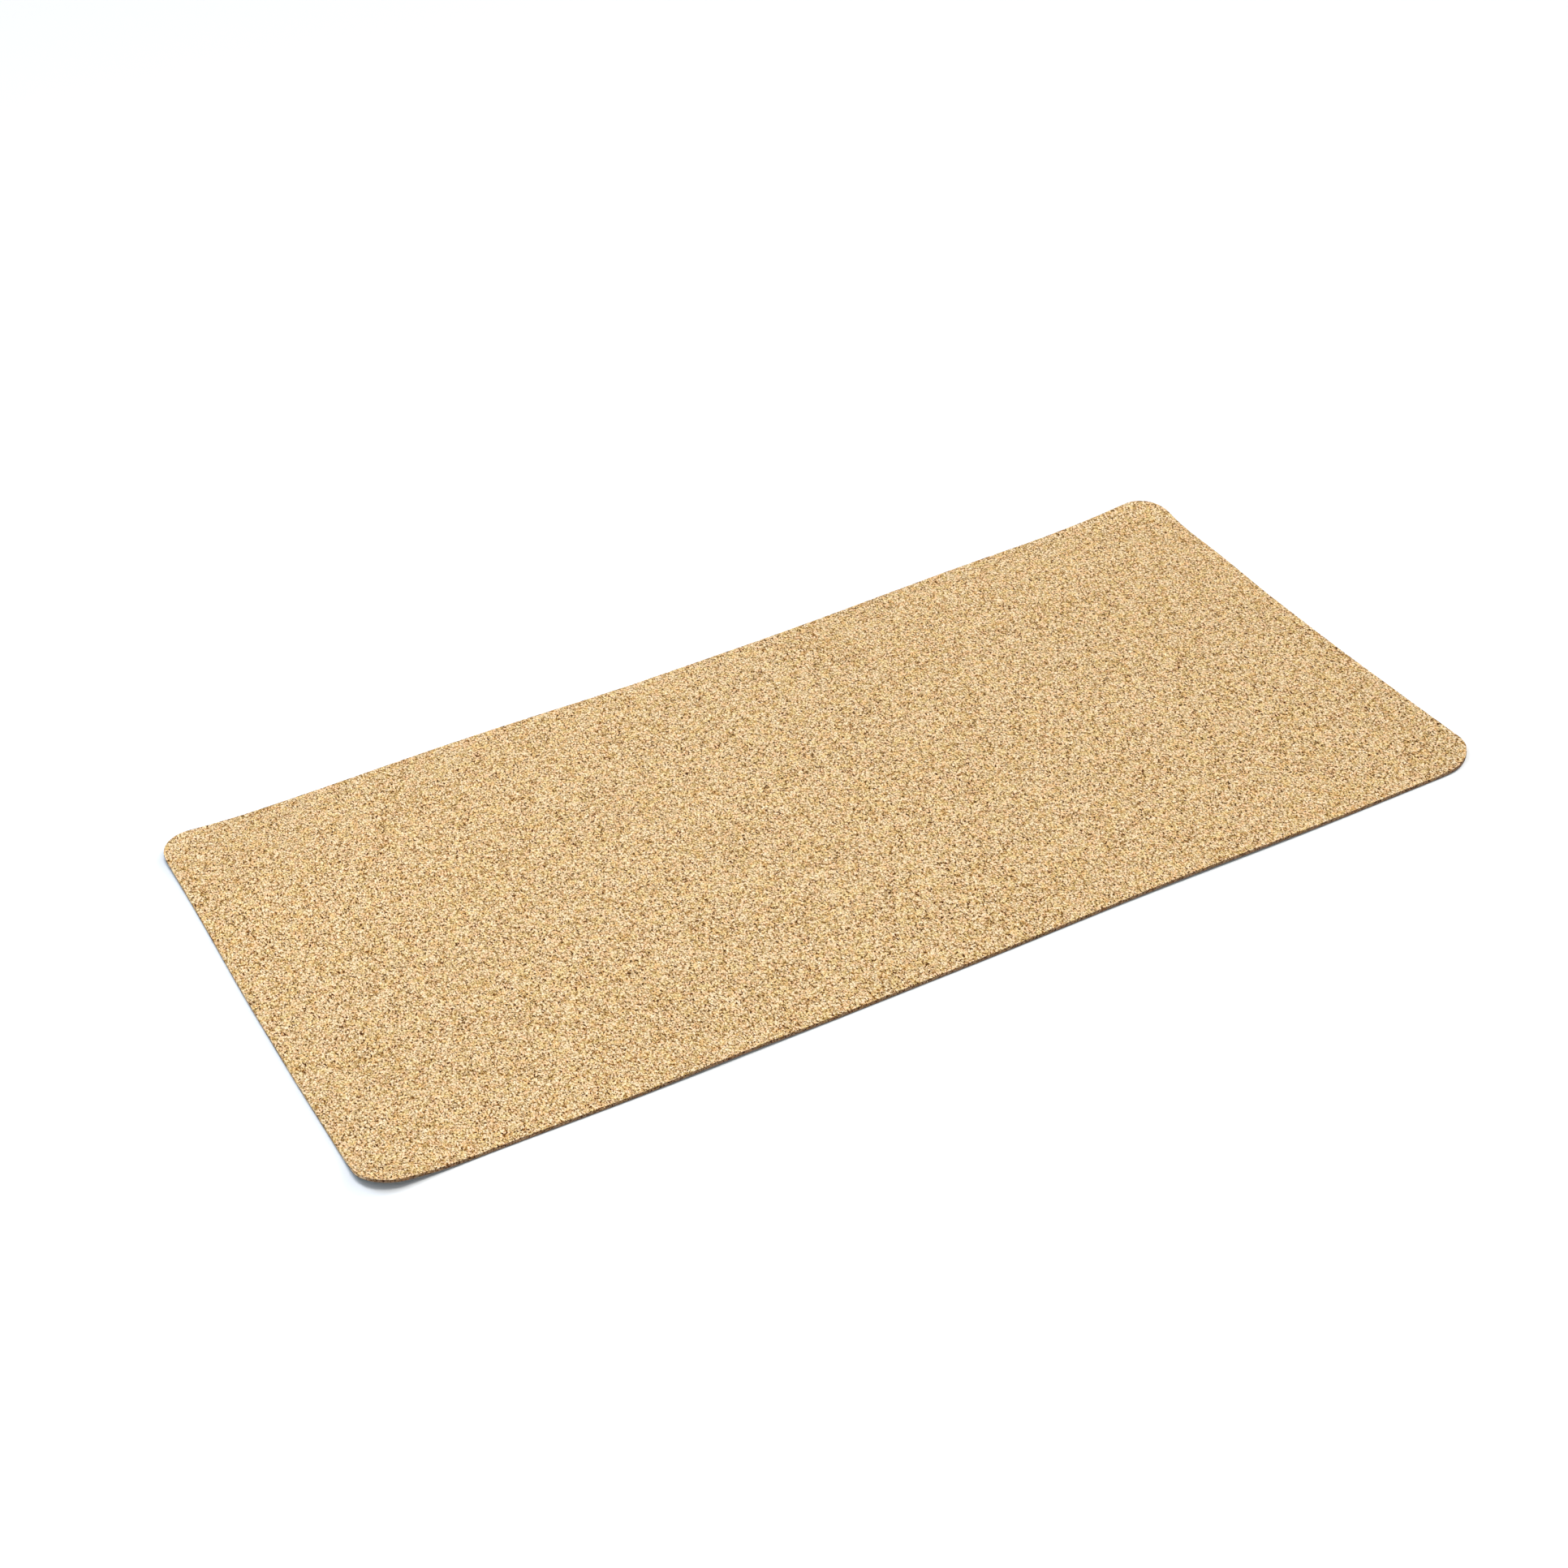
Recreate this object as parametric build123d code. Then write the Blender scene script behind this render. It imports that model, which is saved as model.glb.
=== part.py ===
from build123d import *
import os

# Desk mat: a sheet of pressed cork granules laminated to a thin coated-cloth backing.
# Millimetres, +Z up. The origin is the centre of the underside, where the mat lies on the desk.
# +X runs along the long side, and +Y along the short side, away from the person at the desk.

# Finished mat
MAT_LENGTH = 795.0
MAT_WIDTH = 400.0
MAT_THICKNESS = 3.0
CORNER_RADIUS = 25.0

# Layers under the cork, from the desk up
SKIN_THICKNESS = 0.25
CLOTH_THICKNESS = 0.35
FILM_THICKNESS = 0.10

# The cork makes up the rest of the mat's thickness
CORK_THICKNESS = MAT_THICKNESS - SKIN_THICKNESS - CLOTH_THICKNESS - FILM_THICKNESS

# The adhesive stops short of the cut edge, so that none squeezes out
FILM_INSET = 0.5

# The cork's upper edge is eased by handling, not knife sharp
ARRIS_RADIUS = 0.2


def sheet(bottom, thickness, inset=0.0):
    """A flat sheet with rounded corners, whose lower face is at the height bottom."""
    length = MAT_LENGTH - 2 * inset
    width = MAT_WIDTH - 2 * inset
    outline = RectangleRounded(length, width, CORNER_RADIUS - inset)
    return Pos(0, 0, bottom) * extrude(outline, amount=thickness)


def backing_skin():
    """The coated skin that grips the desk."""
    return sheet(0.0, SKIN_THICKNESS)


def backing_cloth():
    """The textile that carries the skin."""
    return sheet(SKIN_THICKNESS, CLOTH_THICKNESS)


def bond_film():
    """The adhesive between the cloth and the cork."""
    return sheet(SKIN_THICKNESS + CLOTH_THICKNESS, FILM_THICKNESS, FILM_INSET)


def cork_sheet():
    """The cork working layer, with its upper edge eased all round."""
    cork = sheet(MAT_THICKNESS - CORK_THICKNESS, CORK_THICKNESS)
    working_face = cork.faces().sort_by(Axis.Z)[-1]
    return fillet(working_face.edges(), ARRIS_RADIUS)


def main():
    """Writes one STEP file for each layer."""
    os.makedirs("parts", exist_ok=True)
    for make in (backing_skin, backing_cloth, bond_film, cork_sheet):
        name = make.__name__
        layer = make()
        layer.label = name
        export_step(layer, f"parts/{name}.step")


main()
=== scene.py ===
import math
from collections import namedtuple

import bmesh
import bpy
import numpy as np
from mathutils import Matrix, Vector, noise


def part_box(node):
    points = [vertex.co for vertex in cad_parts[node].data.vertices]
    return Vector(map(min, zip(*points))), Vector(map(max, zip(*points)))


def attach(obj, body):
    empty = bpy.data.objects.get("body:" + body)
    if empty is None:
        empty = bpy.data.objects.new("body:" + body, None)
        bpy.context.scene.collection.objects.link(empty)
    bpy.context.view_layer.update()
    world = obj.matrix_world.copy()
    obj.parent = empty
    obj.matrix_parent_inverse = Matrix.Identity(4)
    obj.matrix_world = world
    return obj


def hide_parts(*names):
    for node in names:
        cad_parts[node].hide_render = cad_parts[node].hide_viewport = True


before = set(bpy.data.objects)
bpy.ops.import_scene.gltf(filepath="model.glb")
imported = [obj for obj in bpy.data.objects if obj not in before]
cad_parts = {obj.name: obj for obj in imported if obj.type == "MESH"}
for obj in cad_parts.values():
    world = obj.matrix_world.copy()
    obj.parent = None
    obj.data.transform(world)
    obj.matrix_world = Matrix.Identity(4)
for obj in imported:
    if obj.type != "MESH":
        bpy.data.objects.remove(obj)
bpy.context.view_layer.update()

MM = 0.001

# The mat's plan, from the frame; the corner radius is the one that the mat is cut to
cork_low, cork_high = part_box("cork_sheet")
HALF_LENGTH = cork_high.x
HALF_WIDTH = cork_high.y
CORNER_RADIUS = 25 * MM

# Mesh cells: coarse across the flat faces, and FINE_SPLIT times finer along the cut edge. Points nearer to
# each other than WELD_REACH are joined.
COARSE_CELL = 3.5 * MM
FINE_SPLIT = 4
WELD_REACH = 0.001 * MM

# The white sheet under the mat isn't quite flat, and the mat lies along it. Each swell is a low smooth
# mound, or a dip where rise is below zero: x and y are its middle, reach_x and reach_y how far it
# spreads, and rise its height.
Swell = namedtuple("Swell", "x y reach_x reach_y rise")
SWELLS = (
    Swell(-386 * MM, -176 * MM, 226 * MM, 116 * MM, 4.2 * MM),
    Swell(-397 * MM, -200 * MM, 80 * MM, 80 * MM, -2.0 * MM),
    Swell(110 * MM, -200 * MM, 110 * MM, 90 * MM, 0.9 * MM),
    Swell(260 * MM, -200 * MM, 110 * MM, 90 * MM, -0.7 * MM),
    Swell(-376 * MM, 137 * MM, 240 * MM, 138 * MM, 7.6 * MM),
    Swell(-175 * MM, 200 * MM, 150 * MM, 90 * MM, 3.1 * MM),
    Swell(270 * MM, 187 * MM, 230 * MM, 91 * MM, 3.8 * MM),
    Swell(397 * MM, 111 * MM, 120 * MM, 77 * MM, 2.0 * MM),
    Swell(409 * MM, -157 * MM, 48 * MM, 141 * MM, 2.7 * MM),
)

# Where the mat's front edge stands clear of the sheet
RIPPLES = (
    Swell(-160 * MM, -200 * MM, 80 * MM, 60 * MM, 1.1 * MM),
    Swell(190 * MM, -200 * MM, 120 * MM, 60 * MM, 1.0 * MM),
)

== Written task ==
Return nothing but the lines from the first line of the listing through the line with "CORK_THICKNESS = MAT_THICKNESS", please, keeping every one of them unchanged.

== Exercise response ==
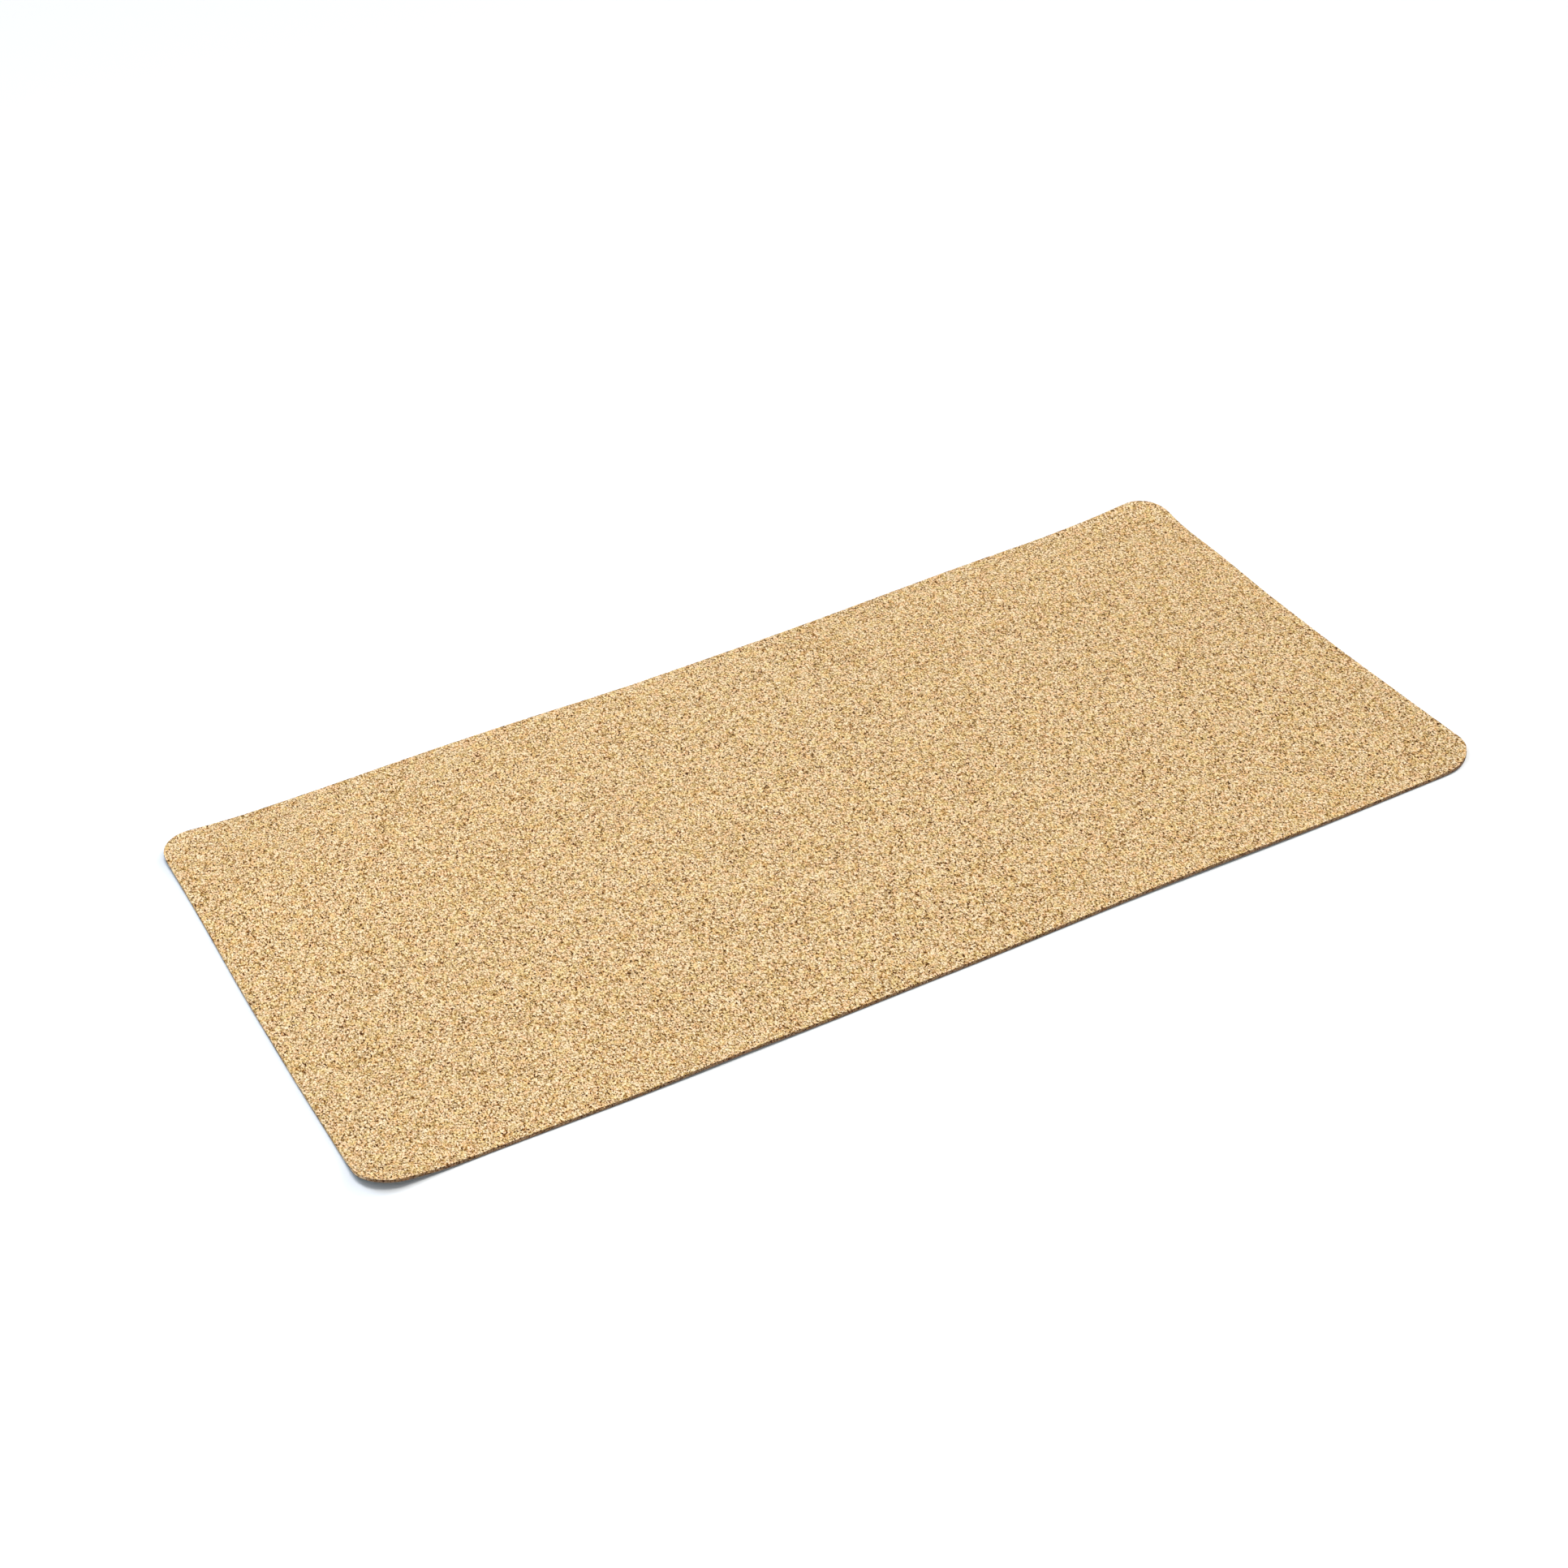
Recreate this object as parametric build123d code. Then write the Blender scene script behind this render. It imports that model, which is saved as model.glb.
=== part.py ===
from build123d import *
import os

# Desk mat: a sheet of pressed cork granules laminated to a thin coated-cloth backing.
# Millimetres, +Z up. The origin is the centre of the underside, where the mat lies on the desk.
# +X runs along the long side, and +Y along the short side, away from the person at the desk.

# Finished mat
MAT_LENGTH = 795.0
MAT_WIDTH = 400.0
MAT_THICKNESS = 3.0
CORNER_RADIUS = 25.0

# Layers under the cork, from the desk up
SKIN_THICKNESS = 0.25
CLOTH_THICKNESS = 0.35
FILM_THICKNESS = 0.10

# The cork makes up the rest of the mat's thickness
CORK_THICKNESS = MAT_THICKNESS - SKIN_THICKNESS - CLOTH_THICKNESS - FILM_THICKNESS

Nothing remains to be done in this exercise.